▶ _Information provided_
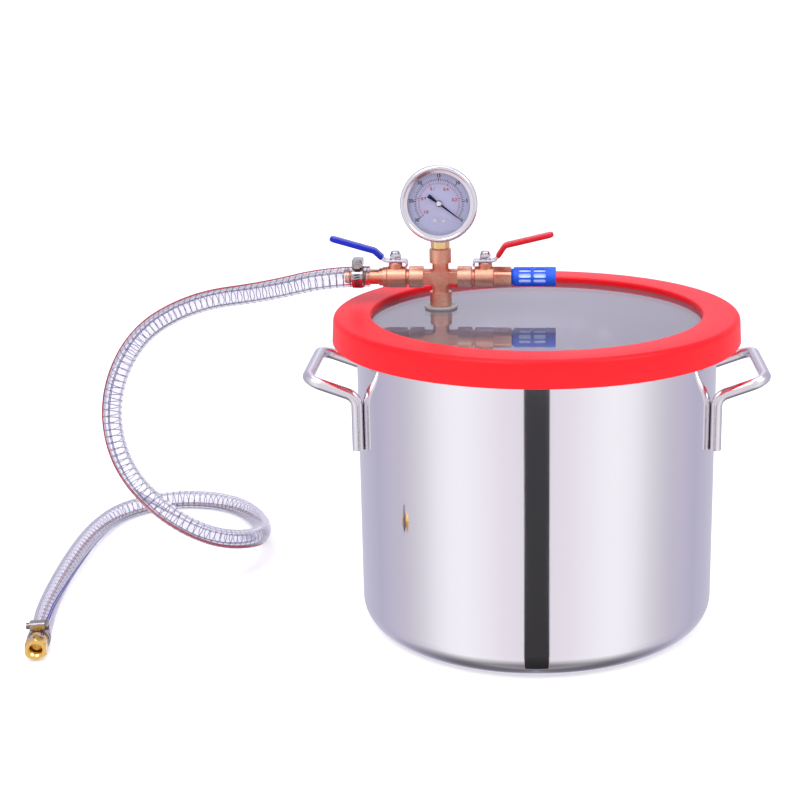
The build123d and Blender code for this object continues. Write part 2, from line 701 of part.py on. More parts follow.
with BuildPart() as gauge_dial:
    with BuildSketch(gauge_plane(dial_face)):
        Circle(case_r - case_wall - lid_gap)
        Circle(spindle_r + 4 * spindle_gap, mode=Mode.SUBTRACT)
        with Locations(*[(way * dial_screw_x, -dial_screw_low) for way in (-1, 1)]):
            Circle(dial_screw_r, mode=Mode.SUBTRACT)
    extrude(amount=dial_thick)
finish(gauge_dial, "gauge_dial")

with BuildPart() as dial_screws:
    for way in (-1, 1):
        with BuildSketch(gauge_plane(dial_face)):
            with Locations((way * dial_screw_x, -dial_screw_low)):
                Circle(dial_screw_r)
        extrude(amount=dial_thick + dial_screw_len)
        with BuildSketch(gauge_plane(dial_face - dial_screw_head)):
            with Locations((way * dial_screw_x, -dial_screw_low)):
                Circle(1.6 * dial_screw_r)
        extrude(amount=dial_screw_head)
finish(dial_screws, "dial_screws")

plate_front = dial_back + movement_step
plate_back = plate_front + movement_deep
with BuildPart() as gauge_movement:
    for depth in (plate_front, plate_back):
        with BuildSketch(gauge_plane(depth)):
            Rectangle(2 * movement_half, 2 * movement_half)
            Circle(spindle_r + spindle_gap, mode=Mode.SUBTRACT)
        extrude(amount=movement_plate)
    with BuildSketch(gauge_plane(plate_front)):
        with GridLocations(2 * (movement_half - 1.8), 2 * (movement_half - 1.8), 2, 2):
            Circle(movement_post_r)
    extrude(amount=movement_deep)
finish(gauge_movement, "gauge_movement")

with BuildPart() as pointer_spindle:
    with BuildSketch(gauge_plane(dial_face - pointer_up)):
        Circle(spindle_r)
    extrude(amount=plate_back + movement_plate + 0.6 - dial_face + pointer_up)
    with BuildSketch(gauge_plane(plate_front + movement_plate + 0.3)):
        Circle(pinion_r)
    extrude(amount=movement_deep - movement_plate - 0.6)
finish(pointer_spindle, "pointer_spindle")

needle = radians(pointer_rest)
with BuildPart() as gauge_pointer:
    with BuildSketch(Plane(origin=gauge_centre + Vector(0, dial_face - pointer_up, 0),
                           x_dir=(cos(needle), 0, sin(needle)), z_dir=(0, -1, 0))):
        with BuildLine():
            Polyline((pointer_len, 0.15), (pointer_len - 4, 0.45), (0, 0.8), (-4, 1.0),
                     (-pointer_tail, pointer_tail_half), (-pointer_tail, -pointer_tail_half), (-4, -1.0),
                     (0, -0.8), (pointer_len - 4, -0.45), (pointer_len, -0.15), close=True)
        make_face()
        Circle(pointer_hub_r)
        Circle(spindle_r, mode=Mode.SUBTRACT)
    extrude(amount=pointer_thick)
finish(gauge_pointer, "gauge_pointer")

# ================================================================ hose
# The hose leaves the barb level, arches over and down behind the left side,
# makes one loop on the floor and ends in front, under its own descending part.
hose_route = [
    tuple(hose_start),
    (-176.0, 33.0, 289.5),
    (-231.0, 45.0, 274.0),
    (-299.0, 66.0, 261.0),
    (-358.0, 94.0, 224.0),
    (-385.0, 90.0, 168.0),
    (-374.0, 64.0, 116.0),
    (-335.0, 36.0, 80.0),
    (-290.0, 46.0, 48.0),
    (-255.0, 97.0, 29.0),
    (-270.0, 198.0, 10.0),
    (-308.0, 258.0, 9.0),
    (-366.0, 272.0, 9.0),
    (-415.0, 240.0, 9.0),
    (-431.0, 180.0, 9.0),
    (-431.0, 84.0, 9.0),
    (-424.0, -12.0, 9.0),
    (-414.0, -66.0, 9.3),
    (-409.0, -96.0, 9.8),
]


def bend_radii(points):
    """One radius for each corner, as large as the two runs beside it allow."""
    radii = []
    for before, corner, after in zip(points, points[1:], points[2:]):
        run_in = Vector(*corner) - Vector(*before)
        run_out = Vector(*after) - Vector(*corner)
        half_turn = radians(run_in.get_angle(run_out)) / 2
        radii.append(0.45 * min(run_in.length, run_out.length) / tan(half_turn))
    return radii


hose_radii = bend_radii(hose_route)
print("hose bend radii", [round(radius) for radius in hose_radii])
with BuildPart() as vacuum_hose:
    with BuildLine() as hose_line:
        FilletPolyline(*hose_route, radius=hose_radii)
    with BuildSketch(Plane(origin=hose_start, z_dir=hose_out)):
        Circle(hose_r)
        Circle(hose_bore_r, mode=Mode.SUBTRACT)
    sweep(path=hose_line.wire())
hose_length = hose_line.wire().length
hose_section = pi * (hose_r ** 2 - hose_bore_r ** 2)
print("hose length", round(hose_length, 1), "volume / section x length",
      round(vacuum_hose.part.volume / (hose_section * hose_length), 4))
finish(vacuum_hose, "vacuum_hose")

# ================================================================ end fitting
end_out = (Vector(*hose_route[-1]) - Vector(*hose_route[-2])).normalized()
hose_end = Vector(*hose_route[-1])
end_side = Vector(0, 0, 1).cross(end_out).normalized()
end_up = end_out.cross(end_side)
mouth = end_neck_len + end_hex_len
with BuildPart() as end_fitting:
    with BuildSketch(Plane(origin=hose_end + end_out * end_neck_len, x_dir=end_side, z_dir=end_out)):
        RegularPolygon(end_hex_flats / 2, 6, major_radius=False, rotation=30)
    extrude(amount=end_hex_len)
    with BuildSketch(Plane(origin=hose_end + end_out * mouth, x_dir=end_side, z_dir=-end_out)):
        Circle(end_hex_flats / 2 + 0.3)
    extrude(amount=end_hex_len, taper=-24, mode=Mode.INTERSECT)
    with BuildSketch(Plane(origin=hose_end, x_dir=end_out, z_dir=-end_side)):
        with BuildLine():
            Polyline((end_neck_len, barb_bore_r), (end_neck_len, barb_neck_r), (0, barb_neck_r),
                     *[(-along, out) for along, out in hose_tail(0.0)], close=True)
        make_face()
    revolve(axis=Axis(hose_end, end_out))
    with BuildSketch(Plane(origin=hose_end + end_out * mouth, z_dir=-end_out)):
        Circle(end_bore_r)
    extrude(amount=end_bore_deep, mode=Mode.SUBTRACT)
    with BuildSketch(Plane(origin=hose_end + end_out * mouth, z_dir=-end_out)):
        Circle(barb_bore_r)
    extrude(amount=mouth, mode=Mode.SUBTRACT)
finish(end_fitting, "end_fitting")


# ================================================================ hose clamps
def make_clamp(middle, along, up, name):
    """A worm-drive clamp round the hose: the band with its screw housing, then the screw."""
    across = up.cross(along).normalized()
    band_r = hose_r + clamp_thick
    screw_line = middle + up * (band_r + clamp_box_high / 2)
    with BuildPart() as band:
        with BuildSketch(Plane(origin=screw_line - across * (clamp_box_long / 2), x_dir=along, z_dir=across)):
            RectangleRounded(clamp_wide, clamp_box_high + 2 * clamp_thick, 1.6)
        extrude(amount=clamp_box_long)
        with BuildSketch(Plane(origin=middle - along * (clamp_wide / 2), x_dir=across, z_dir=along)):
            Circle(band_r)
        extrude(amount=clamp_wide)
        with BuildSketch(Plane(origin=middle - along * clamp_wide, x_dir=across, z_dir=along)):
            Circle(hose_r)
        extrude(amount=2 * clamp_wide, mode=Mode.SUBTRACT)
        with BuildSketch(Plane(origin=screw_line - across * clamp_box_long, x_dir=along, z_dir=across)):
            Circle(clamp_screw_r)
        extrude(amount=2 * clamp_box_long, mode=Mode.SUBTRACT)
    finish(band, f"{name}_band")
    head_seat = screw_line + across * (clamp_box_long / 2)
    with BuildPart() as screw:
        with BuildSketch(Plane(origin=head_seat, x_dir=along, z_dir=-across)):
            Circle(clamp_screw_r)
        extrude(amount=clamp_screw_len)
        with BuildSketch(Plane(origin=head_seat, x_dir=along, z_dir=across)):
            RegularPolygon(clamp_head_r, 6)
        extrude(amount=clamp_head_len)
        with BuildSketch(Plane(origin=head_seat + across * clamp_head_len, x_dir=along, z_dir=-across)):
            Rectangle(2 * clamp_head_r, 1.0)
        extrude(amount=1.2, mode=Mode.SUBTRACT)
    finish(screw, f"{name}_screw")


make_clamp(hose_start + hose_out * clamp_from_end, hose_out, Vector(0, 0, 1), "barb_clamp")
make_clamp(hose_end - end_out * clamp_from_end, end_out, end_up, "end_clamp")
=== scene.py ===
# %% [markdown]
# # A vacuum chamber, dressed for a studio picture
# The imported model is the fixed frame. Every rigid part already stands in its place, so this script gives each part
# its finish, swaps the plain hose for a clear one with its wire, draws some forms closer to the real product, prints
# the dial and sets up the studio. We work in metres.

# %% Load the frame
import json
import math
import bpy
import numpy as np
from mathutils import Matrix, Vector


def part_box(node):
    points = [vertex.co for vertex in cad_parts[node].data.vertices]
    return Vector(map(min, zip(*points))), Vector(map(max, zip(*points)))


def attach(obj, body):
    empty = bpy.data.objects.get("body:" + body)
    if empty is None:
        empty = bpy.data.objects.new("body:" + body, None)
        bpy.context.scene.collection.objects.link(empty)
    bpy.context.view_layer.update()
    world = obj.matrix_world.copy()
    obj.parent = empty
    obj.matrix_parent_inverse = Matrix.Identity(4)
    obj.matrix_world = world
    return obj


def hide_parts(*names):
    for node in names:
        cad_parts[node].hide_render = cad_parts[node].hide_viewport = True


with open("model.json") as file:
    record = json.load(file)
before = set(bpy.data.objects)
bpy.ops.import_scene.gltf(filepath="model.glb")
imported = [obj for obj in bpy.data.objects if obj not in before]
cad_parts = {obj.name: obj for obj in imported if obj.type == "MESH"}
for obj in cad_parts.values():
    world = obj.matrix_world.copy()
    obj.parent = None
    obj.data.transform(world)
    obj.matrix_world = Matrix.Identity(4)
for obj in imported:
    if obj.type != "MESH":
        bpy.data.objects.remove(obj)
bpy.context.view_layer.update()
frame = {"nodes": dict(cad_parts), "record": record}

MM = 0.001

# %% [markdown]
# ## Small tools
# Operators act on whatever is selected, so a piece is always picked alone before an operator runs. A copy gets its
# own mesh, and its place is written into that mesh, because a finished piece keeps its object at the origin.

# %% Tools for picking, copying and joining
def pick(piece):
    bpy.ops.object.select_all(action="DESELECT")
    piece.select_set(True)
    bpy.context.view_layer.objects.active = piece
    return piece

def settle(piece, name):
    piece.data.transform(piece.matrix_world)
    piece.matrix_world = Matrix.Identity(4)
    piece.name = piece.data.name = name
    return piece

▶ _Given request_
Lines containing the word "this" are to be counted in the listing; state their number alone.

▶ _Result below_
2